Angesichts der schwierigen wirtschaftlichen und politischen Lage zuhause und international kann die nächste Bundesregierung viel gewinnen, wenn sie an diese vielversprechende Partnerschaft mit Indien anknüpft. Konkret sollte sie dafür vier Bereiche in den Blick nehmen: die maritime Sicherheit im Indopazifik, die Energiewende und den Kampf gegen den globalen Klimawandel, Handel und Migration sowie die angewandte Forschung und Technologiepartnerschaften. In allen Politikfeldern besteht das Potenzial, die deutsch-indische Zusammenarbeit durch strategische Initiativen nachhaltig zu vertiefen – zum Nutzen beider Länder.

Maritime Sicherheit im Indopazifik

Deutschland und Indien haben ein gemeinsames Interesse daran, den Indopazifik als freien, offenen und politisch stabilen Raum zu schützen. Obwohl die Region geografisch weit von Europa entfernt liegt, ist sie sowohl für Deutschland als auch ganz Europa von enormer wirtschaftlicher und sicherheitspolitischer Relevanz. Derzeit werden etwa 20% des deutschen Handels im Indopazifik abgewickelt. Die Hälfte der für Deutschland bestimmten Seelieferungen durchquert den Indischen Ozean, ebenso wie der Großteil des europäischen Seehandels. Auch für den Welthandel insgesamt ist die Region entscheidend. So werden jährlich 30% des Handels zu See über das Südchinesische Meer und 80% über den Indischen Ozean abgewickelt. Für Indien wiederum ist die Aufrechterhaltung einer regelbasierten Ordnung im Indopazifik nicht nur aus Gründen der globalen Wohlstandssicherung wichtig, sondern auch mit Blick auf die Stabilität in der eigenen Region.

Deutschland hat bereits Schritte unternommen, um seine Präsenz im Indopazifik zu verstärken. 2024 führte die deutsche Marine zum zweiten Mal einen Einsatz in der Region durch, bei dem die Fregatte Baden-Württemberg“ durch den Indischen Ozean segelte und an gemeinsamen Militärübungen mit Indien, Japan, den USA und anderen Verbündeten teilnahm. Ein wichtiges Ziel dieser Kooperation ist es, die Handelsrouten in der Region offen zu halten. Zweitens soll ein Gegengewicht geschaffen werden zur Präsenz und zum teils aggressiven Gebaren Chinas in den Seewegen, die für den Welthandel von zentraler Bedeutung sind. Dazu zählt auch das Südchinesische Meer, das die Baden-Württemberg“ jüngst durchquert hat. Aufgrund seiner strategischen Bedeutung ist der Indopazifik jedoch auch ein zunehmend überfüllter Schauplatz. Als außerregionale Macht muss Deutschland die eigene Rolle in der Region deshalb klar definieren.

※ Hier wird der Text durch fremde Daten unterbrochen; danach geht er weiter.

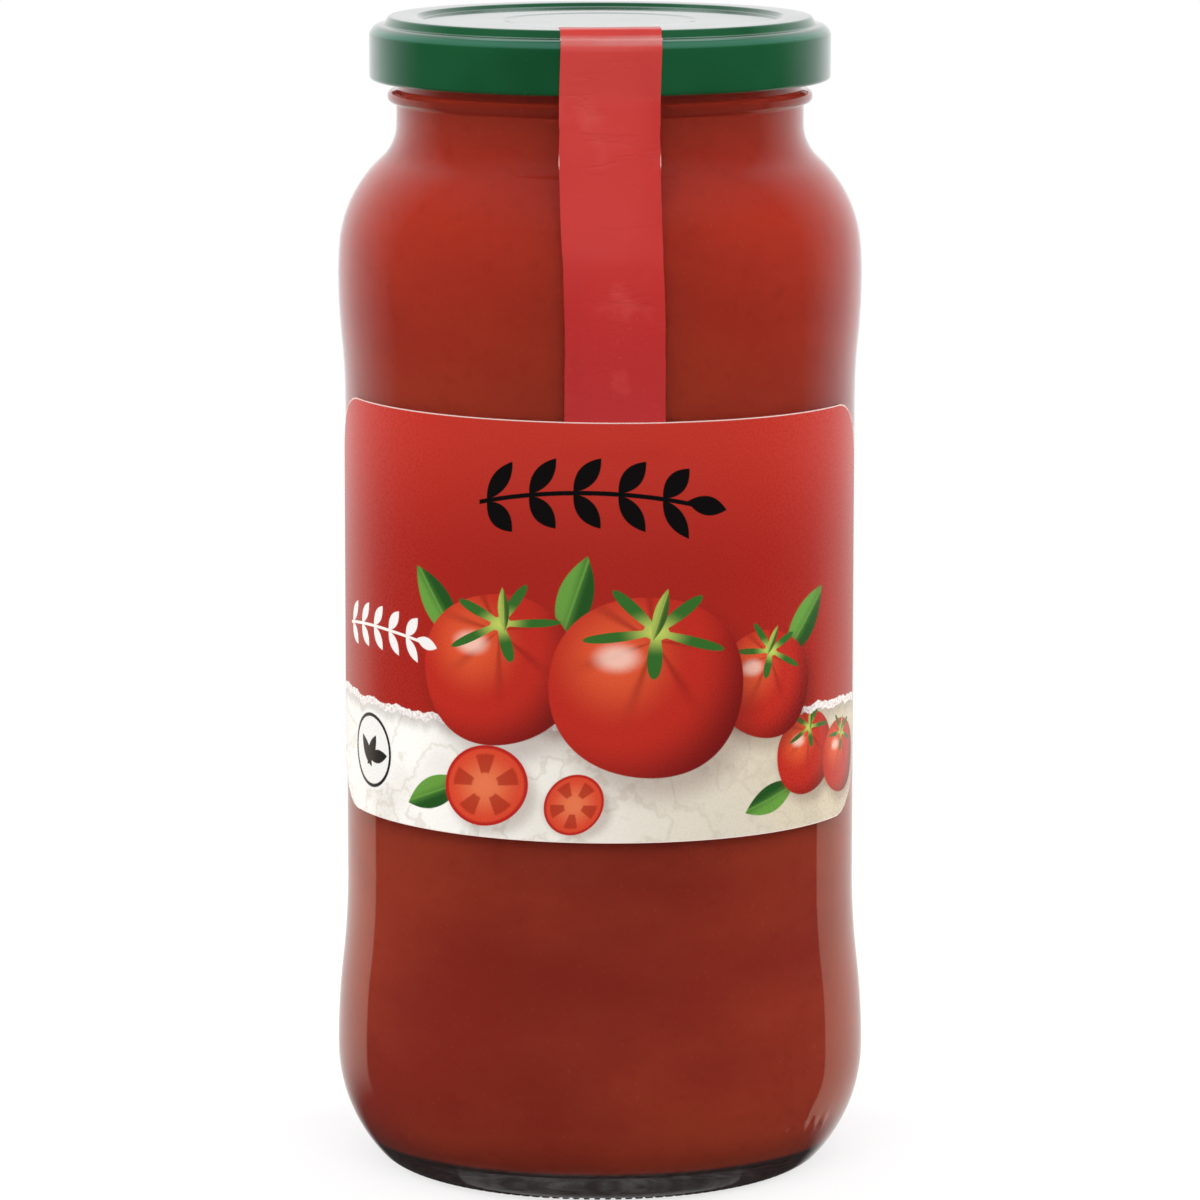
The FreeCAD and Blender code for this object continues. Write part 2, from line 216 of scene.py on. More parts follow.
def beside(corners, distance):
    """The corners of a parallel path, to the left of the first one."""
    ways = [
        (Vector(end[:2]) - Vector(start[:2])).normalized() for start, end in zip(corners, corners[1:])
    ]
    moved = []
    for index, corner in enumerate(corners):
        way_in = ways[max(index - 1, 0)]
        way_out = ways[min(index, len(ways) - 1)]
        left_in = Vector((-way_in.y, way_in.x))
        left_out = Vector((-way_out.y, way_out.x))
        shift = (left_in + left_out) * (distance / (1 + left_in.dot(left_out)))
        turns_right = way_in.x * way_out.y - way_in.y * way_out.x < 0
        rounding = corner[2] + (distance if turns_right else -distance)
        moved.append((corner[0] + shift.x, corner[1] + shift.y, rounding))
    return moved


def ease_curve(low, high, offset):
    """Two equal bows between two radii, upright at both ends, moved inwards by offset."""
    rise = high[1] - low[1]
    step = high[0] - low[0]
    radius = (rise ** 2 + step ** 2) / (4 * abs(step))
    sweep = math.degrees(math.asin(rise / 2 / radius))
    if step > 0:
        lower = bow((low[0] + radius, low[1]), radius + offset, 180, 180 - sweep)
        upper = bow((high[0] - radius, high[1]), radius - offset, -sweep, 0)
    else:
        lower = bow((low[0] - radius, low[1]), radius - offset, 0, sweep)
        upper = bow((high[0] + radius, high[1]), radius + offset, 180 + sweep, 180)
    return [lower, upper]


def heel():
    rise = LOWER_SWELL_Z - FOOT_ARC_R
    radius = (FOOT_INSET ** 2 + rise ** 2 - FOOT_ARC_R ** 2) / (2 * (FOOT_INSET - FOOT_ARC_R))
    centre = (lower_swell_r - radius, LOWER_SWELL_Z)
    end_angle = -math.degrees(math.atan2(rise, foot_outer_r - centre[0]))
    return centre, radius, end_angle


def shoulder():
    """Centres, radii and meeting angles of the swell, shoulder and neck bows."""
    swell_centre = (upper_swell_r - SWELL_ARC_R, upper_swell_z)
    swell_angle = math.degrees(math.asin(SWELL_ARC_HEIGHT / SWELL_ARC_R))
    joint = on_circle(swell_centre, SWELL_ARC_R, swell_angle)
    outward = on_circle((0, 0), 1, swell_angle)
    neck_centre = (neck_r + NECK_FILLET_R, bead_bottom_z - NECK_LAND)
    to_neck = (neck_centre[0] - joint[0], neck_centre[1] - joint[1])
    along = to_neck[0] * outward[0] + to_neck[1] * outward[1]
    square = to_neck[0] ** 2 + to_neck[1] ** 2
    radius = (square - NECK_FILLET_R ** 2) / (2 * (NECK_FILLET_R - along))
    centre = on_circle(joint, -radius, swell_angle)
    neck_angle = math.degrees(math.atan2(neck_centre[1] - centre[1], neck_centre[0] - centre[0]))
    return swell_centre, swell_angle, centre, radius, neck_centre, neck_angle


def upper_side(offset, shoulder_end_angle):
    swell_centre, swell_angle, centre, radius, _, _ = shoulder()
    runs = ease_curve((PANEL_R, panel_top_z), (upper_swell_r, upper_swell_z), offset)
    runs.append(bow(swell_centre, SWELL_ARC_R - offset, 0, swell_angle))
    runs.append(bow(centre, radius - offset, swell_angle, shoulder_end_angle))
    return runs


def side(offset):
    """The whole side from the widest ring up to the neck, moved inwards by offset."""
    _, _, _, _, neck_centre, neck_angle = shoulder()
    radius = PANEL_R - offset
    runs = ease_curve((lower_swell_r, LOWER_SWELL_Z), (PANEL_R, panel_bottom_z), offset)
    runs.append(straight((radius, panel_bottom_z), (radius, panel_top_z)))
    runs += upper_side(offset, neck_angle)
    runs.append(bow(neck_centre, NECK_FILLET_R + offset, 180 + neck_angle, 180))
    return runs


def cavity(offset, floor_lift):
    """The inside from the axis over the floor and up the side to the neck."""
    heel_centre, heel_radius, _ = heel()
    dome_centre = (0, FLOOR_CENTRE_Z + floor_lift - FLOOR_DOME_R)
    corner_r = INNER_HEEL_R - floor_lift
    wall_r = heel_radius - offset
    from_dome = FLOOR_DOME_R + corner_r
    from_heel = wall_r - corner_r
    across = heel_centre[0] - dome_centre[0]
    up = heel_centre[1] - dome_centre[1]
    between = math.hypot(across, up)
    along = (between ** 2 + from_dome ** 2 - from_heel ** 2) / (2 * between)
    aside = math.sqrt(from_dome ** 2 - along ** 2)
    corner = (
        dome_centre[0] + (across * along + up * aside) / between,
        dome_centre[1] + (up * along - across * aside) / between,
    )
    dome_angle = math.degrees(math.atan2(corner[1] - dome_centre[1], corner[0]))
    wall_angle = math.degrees(math.atan2(corner[1] - heel_centre[1], corner[0] - heel_centre[0]))
    runs = [bow(dome_centre, FLOOR_DOME_R, 90, dome_angle)]
    runs.append(bow(corner, corner_r, dome_angle - 180, wall_angle))
    runs.append(bow(heel_centre, wall_r, wall_angle, 0))
    return runs + side(offset)


def lid_corners():
    button_z = inner_panel_z - BUTTON_DEPTH
    return [
        (0, button_z, 0),
        (BUTTON_R - BUTTON_STEP, button_z, RING_ROUND_R),
        (BUTTON_R, inner_panel_z, RING_ROUND_R),
        (ring_inner_r - RING_SLOPE, inner_panel_z, RING_ROUND_R),
        (ring_inner_r, lid_top_z, RING_ROUND_R),
        (ring_outer_r, lid_top_z, RING_ROUND_R),
        (ring_outer_r + RING_SLOPE, lid_panel_z, RING_ROUND_R),
        (lid_r, lid_panel_z - LID_SHOULDER_DROP, LID_SHOULDER_R),
        (lid_r, lid_bottom_z + CURL_R, 0),
    ]


# --- Modelling ---

def start_piece(name):
    """Names the primitive that was just added, puts its place in its mesh and opens it."""
    piece = bpy.context.object
    piece.name = name
    piece.data.name = name
    bpy.ops.object.transform_apply(location=True, rotation=True, scale=True)
    bpy.ops.object.mode_set(mode="EDIT")
    return piece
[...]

Auch Indien hat in den vergangenen Jahren Maßnahmen ergriffen, um seine Rolle als Net Security Provider“ in der Region zu stärken. Insbesondere seit Verabschiedung der indischen Strategie für die maritime Sicherheit im Jahr 2015 setzt Neu-Delhi Kriegsschiffe, Drohnen und Überwachungsflugzeuge in humanitären Einsätzen, aber auch in Operationen zur Bekämpfung von Terrorismus und Piraterie ein. Indiens neuer Fokus auf die maritime Sicherheit ist auch eine Antwort auf die Politik Chinas, das seine Land- und Seefähigkeiten im Südchinesischen Meer und im Indischen Ozean kontinuierlich ausbaut. Das deutsche Fokus auf Indien“-Papier, das den Wert Indiens als Sicherheitspartner“ in der Region ausdrücklich betont, zeigt, dass Berlin diese Aufrüstungsdynamik erkannt hat.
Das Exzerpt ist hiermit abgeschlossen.